[start of Information provided]

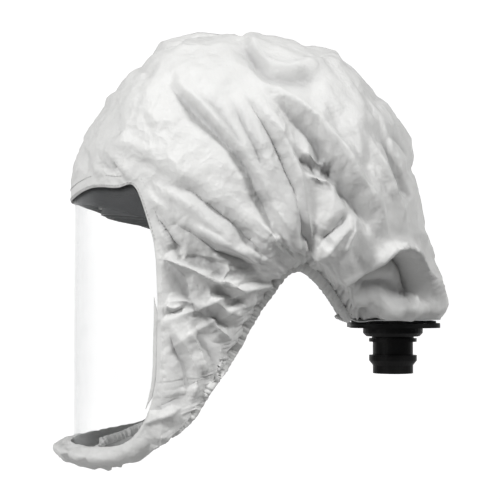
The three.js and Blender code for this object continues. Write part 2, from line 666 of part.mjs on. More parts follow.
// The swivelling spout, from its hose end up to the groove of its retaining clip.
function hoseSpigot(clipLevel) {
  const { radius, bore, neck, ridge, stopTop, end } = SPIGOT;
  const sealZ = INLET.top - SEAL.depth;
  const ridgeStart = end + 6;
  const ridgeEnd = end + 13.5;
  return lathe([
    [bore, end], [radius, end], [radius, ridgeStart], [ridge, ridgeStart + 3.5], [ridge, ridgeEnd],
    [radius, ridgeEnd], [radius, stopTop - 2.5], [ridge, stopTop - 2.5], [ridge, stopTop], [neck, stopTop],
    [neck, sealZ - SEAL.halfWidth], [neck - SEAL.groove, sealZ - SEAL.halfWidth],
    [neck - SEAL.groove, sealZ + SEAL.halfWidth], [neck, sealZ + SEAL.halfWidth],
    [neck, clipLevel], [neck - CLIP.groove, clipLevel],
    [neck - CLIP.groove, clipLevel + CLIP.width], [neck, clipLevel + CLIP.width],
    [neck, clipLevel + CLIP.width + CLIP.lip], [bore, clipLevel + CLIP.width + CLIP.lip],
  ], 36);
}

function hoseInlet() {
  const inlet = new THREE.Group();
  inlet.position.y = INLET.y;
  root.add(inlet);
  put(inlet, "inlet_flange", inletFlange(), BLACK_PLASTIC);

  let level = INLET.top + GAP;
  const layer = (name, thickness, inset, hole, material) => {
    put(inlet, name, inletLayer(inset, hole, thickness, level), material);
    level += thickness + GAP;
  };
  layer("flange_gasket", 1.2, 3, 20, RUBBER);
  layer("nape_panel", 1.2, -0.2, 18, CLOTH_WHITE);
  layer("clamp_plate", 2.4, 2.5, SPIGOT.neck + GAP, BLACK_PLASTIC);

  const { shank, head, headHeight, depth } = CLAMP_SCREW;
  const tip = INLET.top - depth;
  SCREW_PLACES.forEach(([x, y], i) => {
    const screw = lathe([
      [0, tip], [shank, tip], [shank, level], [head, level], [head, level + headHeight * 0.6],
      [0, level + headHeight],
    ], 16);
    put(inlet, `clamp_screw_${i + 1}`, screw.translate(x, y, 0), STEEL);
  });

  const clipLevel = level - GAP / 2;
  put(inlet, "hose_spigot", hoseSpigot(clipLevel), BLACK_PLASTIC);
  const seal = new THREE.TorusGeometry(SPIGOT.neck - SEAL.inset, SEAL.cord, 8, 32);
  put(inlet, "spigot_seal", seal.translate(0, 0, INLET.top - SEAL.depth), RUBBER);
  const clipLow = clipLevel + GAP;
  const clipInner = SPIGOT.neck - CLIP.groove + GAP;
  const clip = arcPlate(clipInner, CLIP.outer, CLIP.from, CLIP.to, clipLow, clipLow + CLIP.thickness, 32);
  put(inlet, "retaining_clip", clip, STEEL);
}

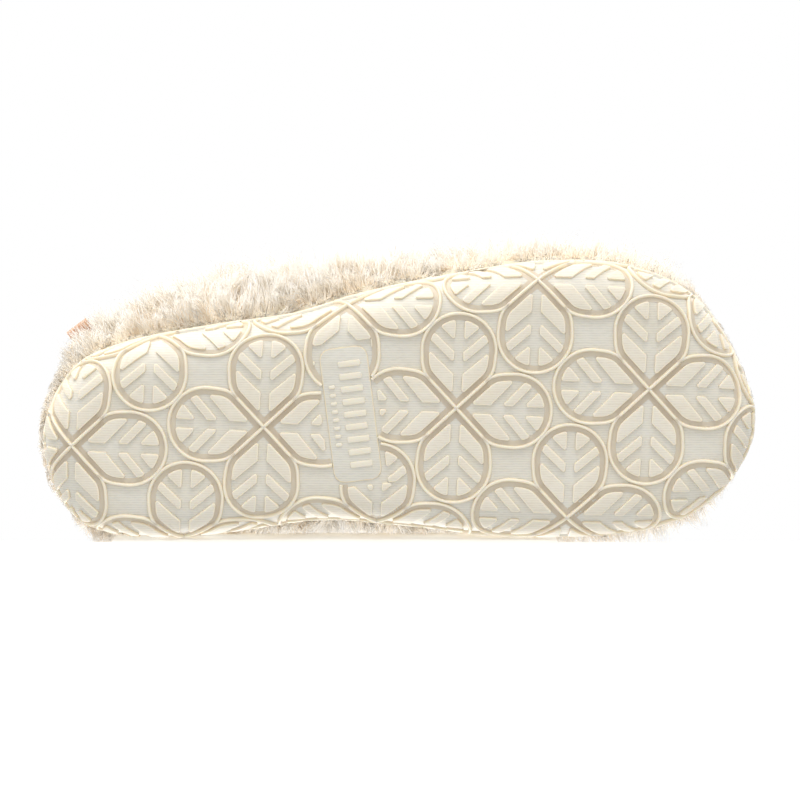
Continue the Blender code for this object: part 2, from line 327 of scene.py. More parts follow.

[end of Information provided]

• **Given task**: Your task is to repeat each line of the material exactly.

• **Complete output**:
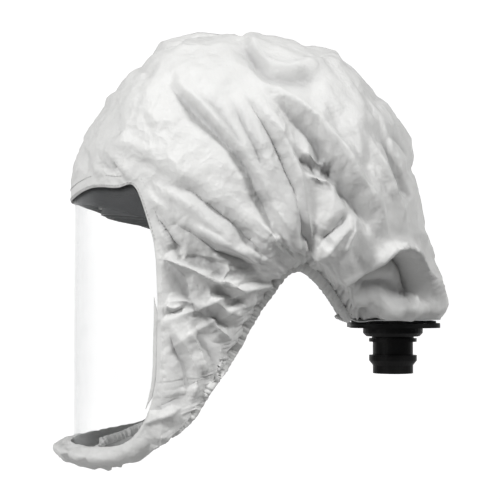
The three.js and Blender code for this object continues. Write part 2, from line 666 of part.mjs on. More parts follow.
// The swivelling spout, from its hose end up to the groove of its retaining clip.
function hoseSpigot(clipLevel) {
  const { radius, bore, neck, ridge, stopTop, end } = SPIGOT;
  const sealZ = INLET.top - SEAL.depth;
  const ridgeStart = end + 6;
  const ridgeEnd = end + 13.5;
  return lathe([
    [bore, end], [radius, end], [radius, ridgeStart], [ridge, ridgeStart + 3.5], [ridge, ridgeEnd],
    [radius, ridgeEnd], [radius, stopTop - 2.5], [ridge, stopTop - 2.5], [ridge, stopTop], [neck, stopTop],
    [neck, sealZ - SEAL.halfWidth], [neck - SEAL.groove, sealZ - SEAL.halfWidth],
    [neck - SEAL.groove, sealZ + SEAL.halfWidth], [neck, sealZ + SEAL.halfWidth],
    [neck, clipLevel], [neck - CLIP.groove, clipLevel],
    [neck - CLIP.groove, clipLevel + CLIP.width], [neck, clipLevel + CLIP.width],
    [neck, clipLevel + CLIP.width + CLIP.lip], [bore, clipLevel + CLIP.width + CLIP.lip],
  ], 36);
}

function hoseInlet() {
  const inlet = new THREE.Group();
  inlet.position.y = INLET.y;
  root.add(inlet);
  put(inlet, "inlet_flange", inletFlange(), BLACK_PLASTIC);

  let level = INLET.top + GAP;
  const layer = (name, thickness, inset, hole, material) => {
    put(inlet, name, inletLayer(inset, hole, thickness, level), material);
    level += thickness + GAP;
  };
  layer("flange_gasket", 1.2, 3, 20, RUBBER);
  layer("nape_panel", 1.2, -0.2, 18, CLOTH_WHITE);
  layer("clamp_plate", 2.4, 2.5, SPIGOT.neck + GAP, BLACK_PLASTIC);

  const { shank, head, headHeight, depth } = CLAMP_SCREW;
  const tip = INLET.top - depth;
  SCREW_PLACES.forEach(([x, y], i) => {
    const screw = lathe([
      [0, tip], [shank, tip], [shank, level], [head, level], [head, level + headHeight * 0.6],
      [0, level + headHeight],
    ], 16);
    put(inlet, `clamp_screw_${i + 1}`, screw.translate(x, y, 0), STEEL);
  });

  const clipLevel = level - GAP / 2;
  put(inlet, "hose_spigot", hoseSpigot(clipLevel), BLACK_PLASTIC);
  const seal = new THREE.TorusGeometry(SPIGOT.neck - SEAL.inset, SEAL.cord, 8, 32);
  put(inlet, "spigot_seal", seal.translate(0, 0, INLET.top - SEAL.depth), RUBBER);
  const clipLow = clipLevel + GAP;
  const clipInner = SPIGOT.neck - CLIP.groove + GAP;
  const clip = arcPlate(clipInner, CLIP.outer, CLIP.from, CLIP.to, clipLow, clipLow + CLIP.thickness, 32);
  put(inlet, "retaining_clip", clip, STEEL);
}

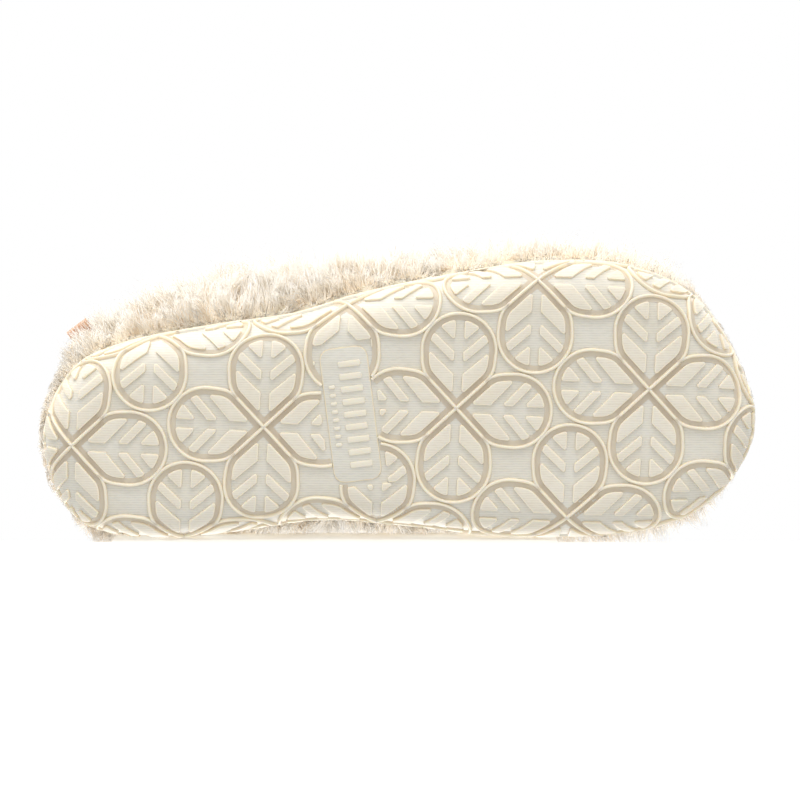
Continue the Blender code for this object: part 2, from line 327 of scene.py. More parts follow.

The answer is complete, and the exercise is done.